JVs between Sabahan oil and gas companies and outside partners must be built on four clear pillars to ensure genuine capability transfer rather than arrangements designed simply to access local contracts, he said.


He said many so-called partnerships fell short because terms were left vague or obligations went unspecified.


“A JV is just a contract between two partners. If you cannot agree on certain things, the contract will not work,” he said.


He said the first element was a clear technical agreement defining what each party would do, with a commitment from the stronger partner to help bridge any capability gaps.


The second was agreement on the scale and division of work, noting that a minority share in the right scope could sometimes deliver more value than a dominant share in the wrong one.


The third element was access to capital, which he said was often where partnerships broke down. He said JV partners needed to agree in advance on how start-up costs and project financing would be handled, whether one party would support the other or both would seek external funding.

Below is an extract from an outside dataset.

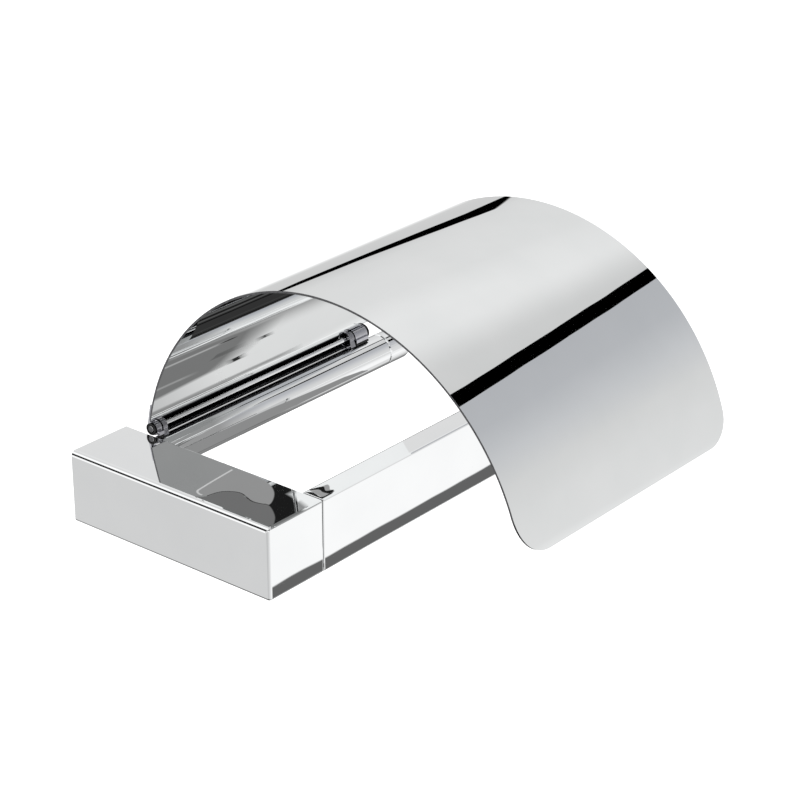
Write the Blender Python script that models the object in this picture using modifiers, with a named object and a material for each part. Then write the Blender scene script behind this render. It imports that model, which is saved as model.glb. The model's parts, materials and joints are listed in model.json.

“You cannot start a contract from zero without anything in your pocket,” he said.


The fourth element was talent development, which he described as a core obligation of the more experienced partner in any genuine empowerment arrangement.


“In a JV, if you are the lesser party, you would expect your partner who has more experience to do certain talent development, either on-the-job training or sending people together to gain the necessary technical capabilities,” he said.


Omar drew a clear distinction between meaningful JVs and memoranda of understanding (MoUs), which he said too often ended as signing ceremonies with no follow-through.


He said a substantive collaboration agreement with clearly defined obligations for both parties was the minimum standard for an arrangement that could be taken seriously.


He also cautioned against confusing agency agreements with JVs, saying a company appointed as an exclusive agent for a principal was an entirely different arrangement.


“A JV is like a marriage. You are going to venture together over a period of time. Normally it is longer than three years,” he said.